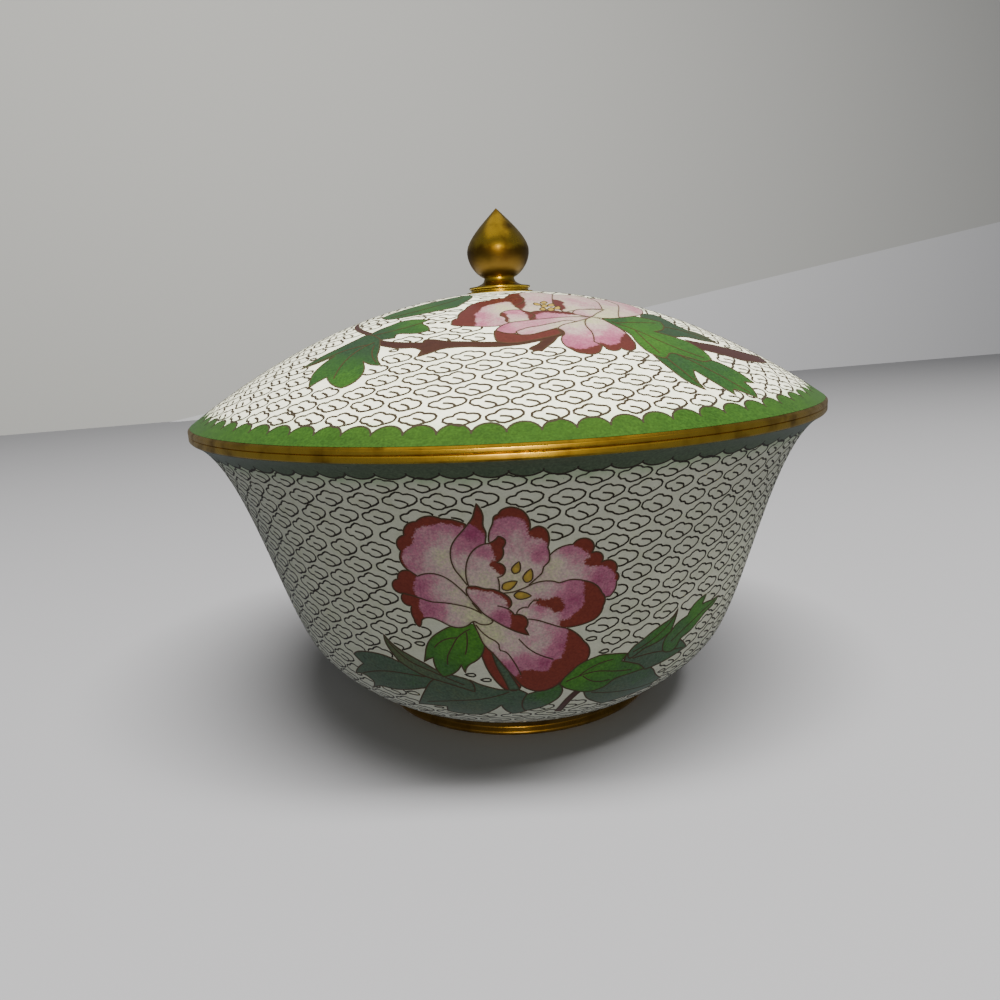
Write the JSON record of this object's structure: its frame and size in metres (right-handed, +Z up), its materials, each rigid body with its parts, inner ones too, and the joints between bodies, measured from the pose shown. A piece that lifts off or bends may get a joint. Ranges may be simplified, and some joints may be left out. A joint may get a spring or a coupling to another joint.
{
  "type": "cloisonne lidded bowl",
  "caption": "Round enamelled copper bowl with a flared rim, brass bands, a low foot, and a domed lift-off lid with a bud finial.",
  "frame": {"origin": "on the table, under the middle of the foot", "axes": "+Z up along the bowl's axis, -Y towards the side that shows the large flower"},
  "size_m": [0.152, 0.152, 0.1205],
  "materials": {
    "foot_brass": "aged satin",
    "bowl_enamel": "polished enamel on copper, with brass wires",
    "rim_brass": "aged satin",
    "lid_enamel": "polished enamel on copper, with brass wires",
    "finial_brass": "aged satin with brown tarnish"
  },
  "bodies": {
    "root": {"foot_ring": "foot_brass", "bowl_body": "bowl_enamel", "bowl_rim": "rim_brass", "lid_rim": "rim_brass", "lid_body": "lid_enamel", "finial": "finial_brass"}
  },
  "joints": []
}
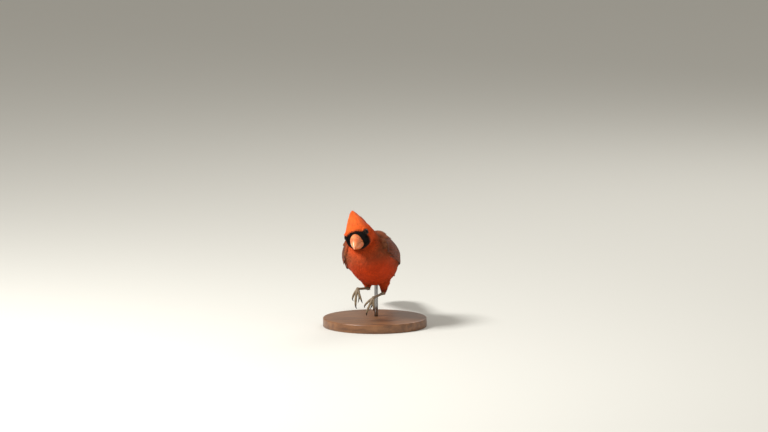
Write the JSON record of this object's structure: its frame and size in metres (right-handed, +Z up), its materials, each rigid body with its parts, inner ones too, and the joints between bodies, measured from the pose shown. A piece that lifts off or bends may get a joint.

....

▶ [Exercise description]: From the listing above, extract every line exactly as it stands.

▶ [Finished task]:
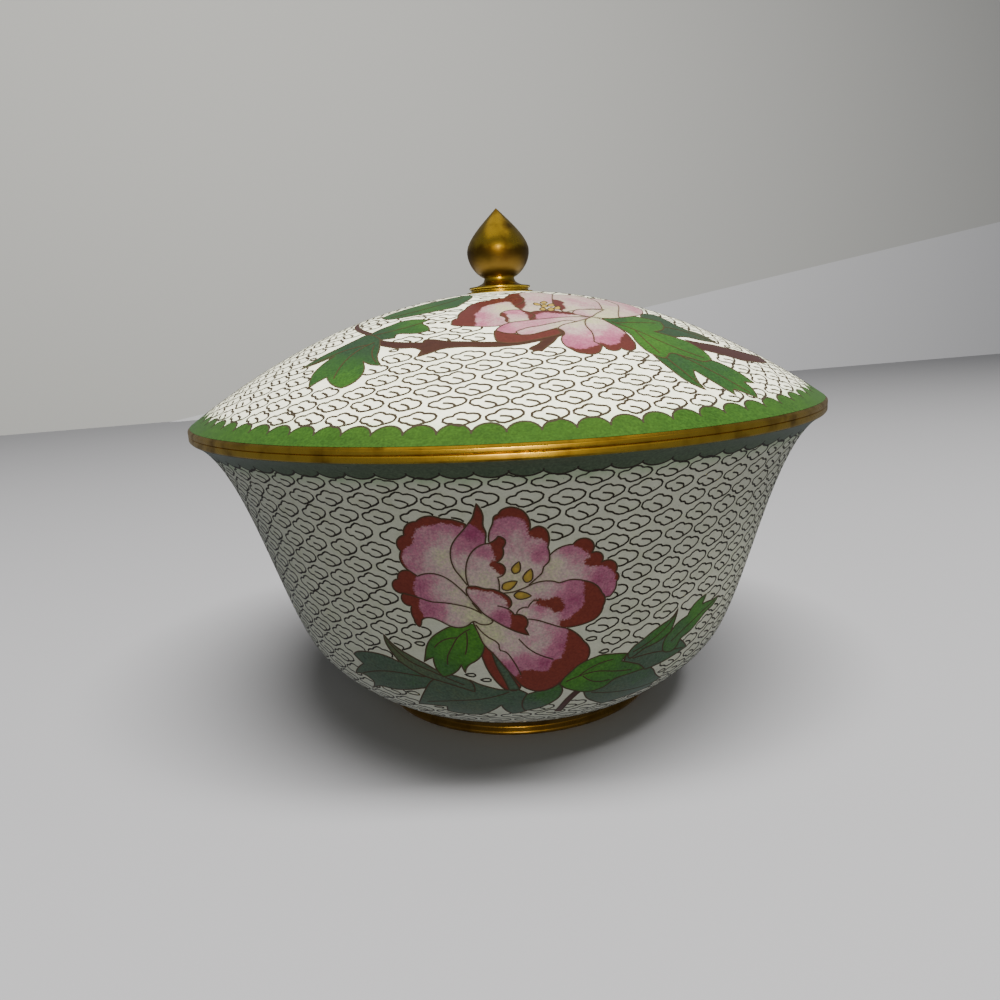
Write the JSON record of this object's structure: its frame and size in metres (right-handed, +Z up), its materials, each rigid body with its parts, inner ones too, and the joints between bodies, measured from the pose shown. A piece that lifts off or bends may get a joint. Ranges may be simplified, and some joints may be left out. A joint may get a spring or a coupling to another joint.
{
  "type": "cloisonne lidded bowl",
  "caption": "Round enamelled copper bowl with a flared rim, brass bands, a low foot, and a domed lift-off lid with a bud finial.",
  "frame": {"origin": "on the table, under the middle of the foot", "axes": "+Z up along the bowl's axis, -Y towards the side that shows the large flower"},
  "size_m": [0.152, 0.152, 0.1205],
  "materials": {
    "foot_brass": "aged satin",
    "bowl_enamel": "polished enamel on copper, with brass wires",
    "rim_brass": "aged satin",
    "lid_enamel": "polished enamel on copper, with brass wires",
    "finial_brass": "aged satin with brown tarnish"
  },
  "bodies": {
    "root": {"foot_ring": "foot_brass", "bowl_body": "bowl_enamel", "bowl_rim": "rim_brass", "lid_rim": "rim_brass", "lid_body": "lid_enamel", "finial": "finial_brass"}
  },
  "joints": []
}
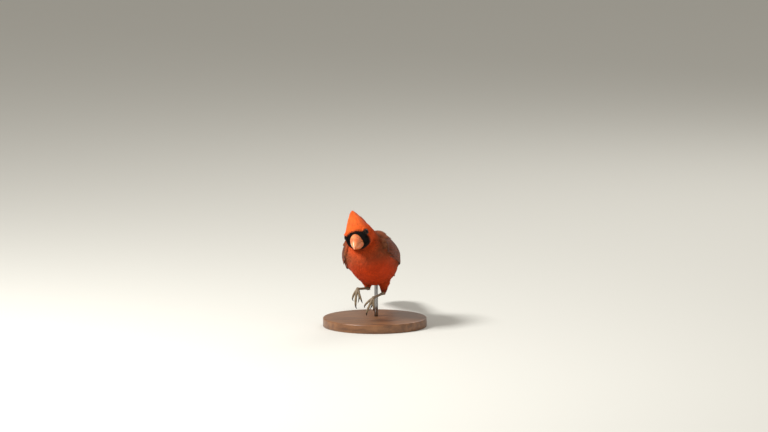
Write the JSON record of this object's structure: its frame and size in metres (right-handed, +Z up), its materials, each rigid body with its parts, inner ones too, and the joints between bodies, measured from the pose shown. A piece that lifts off or bends may get a joint.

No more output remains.